Methylation of olefins with ketene in zeotypes and its implications for the direct conversion of syngas to light olefins: a periodic DFT study

Abstract

The direct conversion of syngas to light olefins with high selectivity is of great significance as it offers an option to produce ethene, propene, or butenes from nonpetroleum resources. Recent studies (Science, 2016, 351, 1065–1068) reported a process named OX-ZEO, activating CO and H₂ to light olefins with selectivity as high as 80% using bifunctional catalysts. It was verified that ketene, produced from partially reduced oxide (ZnCrO_x), is an important intermediate to be transformed into the desired olefins in acidic zeolite (H-SAPO-34). In this work, we theoretically illustrated the evolution pathway of ketene with olefins, a key step in the hydrocarbon pool mechanism for chain propagation, to understand the conversion from ketene to olefins in H-SAPO-34. We revealed that the framework-bounded CH₃CO species (CH₃COZ), an intermediate produced via the protonation of ketene, is an important methylating agent towards hydrocarbon pool in zeotypes. It is the direct associative pathway other than the sequential dissociative pathway that contributes to the methylation between CH₃COZ and tetramethylethene (TME) as a representative olefin-based hydrocarbon pool. The effect of acid strength is also studied in a series of metal isomorphically substituted CHA-structured zeolites or zeotypes.
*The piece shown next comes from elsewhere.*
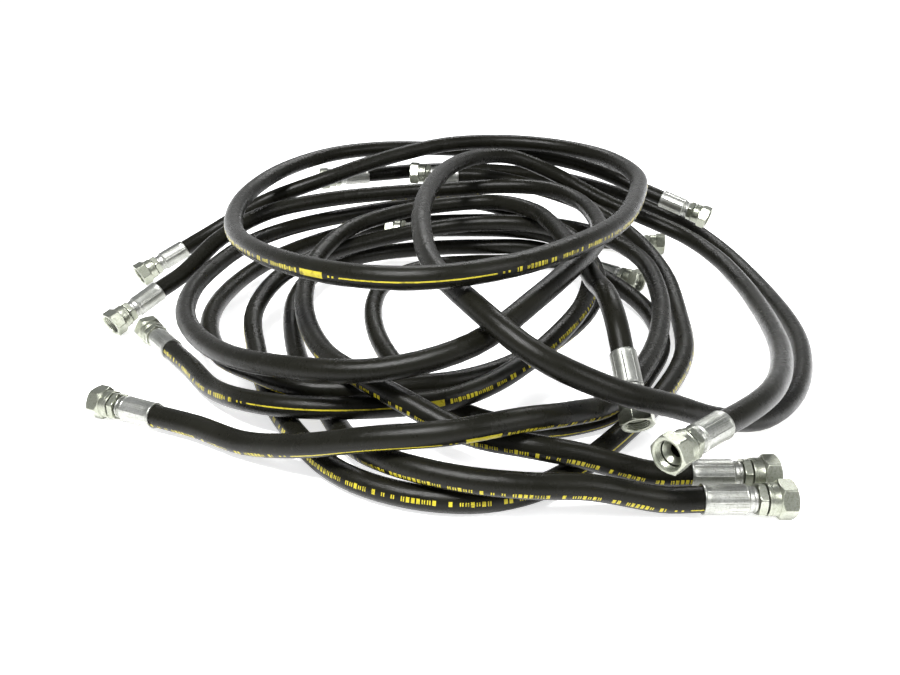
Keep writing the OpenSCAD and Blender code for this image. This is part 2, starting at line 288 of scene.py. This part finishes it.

The scaling relations of the transition state enthalpies with the acid strength using the adsorption enthalpy of ammonia as a descriptor can be established in both key elementary steps, i.e. the decarbonylation of CH₃COZ and the methylation of CH₃COZ with TME; the enthalpy barrier of the latter step is more sensitive to acid strength than the former one while both decreases with the increase of acid strength. These theoretical results may provide some implications to understand the key role of ketene and tailor catalyst structures in the OX-ZEO process.